Ban advertising to children

A type of advertising that is particularly pernicious is that aimed at children. There is no parent that cannot recount the nagging of a child who wants a product that is either beyond the parent’s means or that is wholly inappropriate to the child's needs who cannot also directly attribute that demand from their child to advertising aimed solely at children.

There is only one solution to this problem and that is to ban all advertising aimed at children. This will not stop children enjoying their lives to the full; indeed, as almost any parent will tell you, a cardboard box is one of the best toys ever invented, with the stick a close-run second choice. And of course, any parent will be at liberty to take their child to any toy shop whenever they like with a child able to make a better, more informed, and freer choice if advertising does not distort their prior decision-making. Creating young people able to form their own opinion is one of the strongest objectives of the Courageous State. Banning advertising aimed at children is one way to achieve this.

This type of suggestion is what turns a social movement into politics.
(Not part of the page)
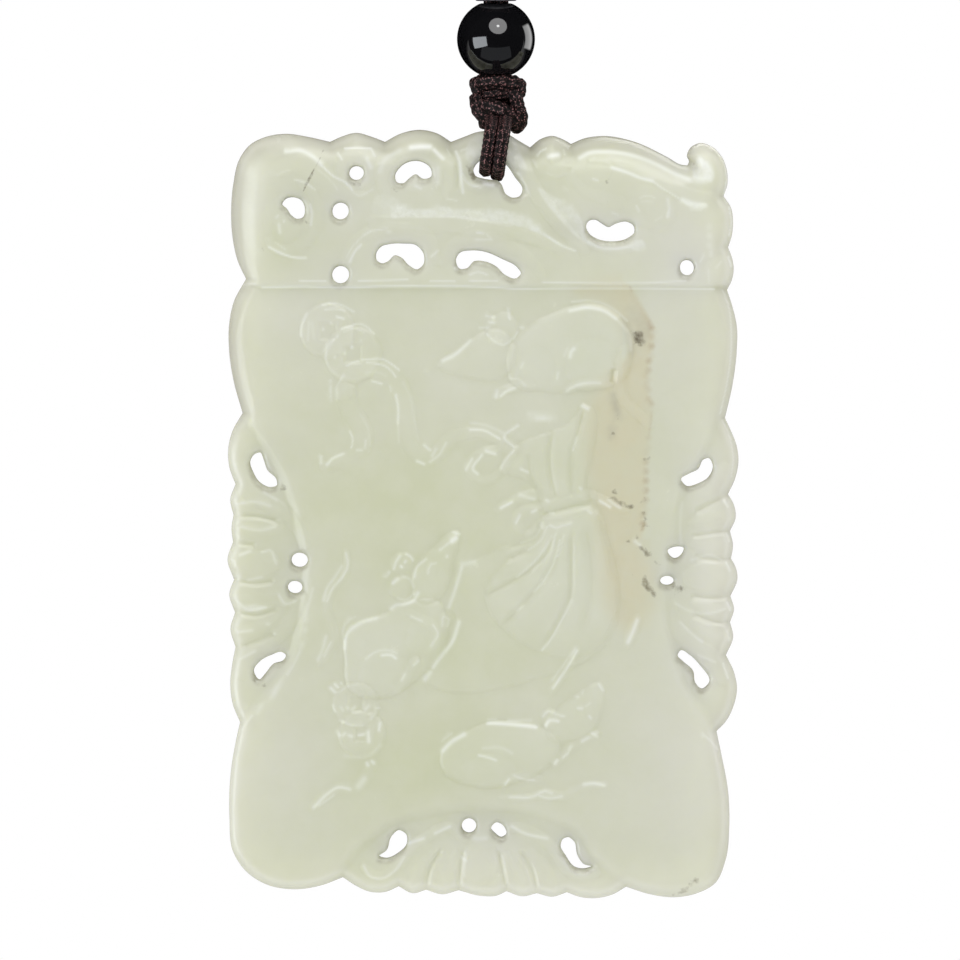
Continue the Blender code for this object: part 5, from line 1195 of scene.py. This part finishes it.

That process requires the promotion of real policy. It also requires that solutions be offered. The above is an example of such thinking: this is seeking to transform society for the better.But most of what has come out of Jeremy Corbyn's campaign so far (even the education policy which fails to mention the problem of existing student debt as far as I can see) is nothing like this.

So is this movement really as radical as it claims?

And is it a place where real thinking is going to happen when, for example, the economic advisory panel to John McDonnell met just twice in the period it existed?

I think it's entirely fair to ask this because right now I am not seeing anything like the scale of initiative I expected if the hype and the policy announcements (which are pretty mild and candidly,often little more than back pedalling to New Labour days) are to be reconciled.

I am open to serious comment. But please don't waste my time and other reader's time with nonsense.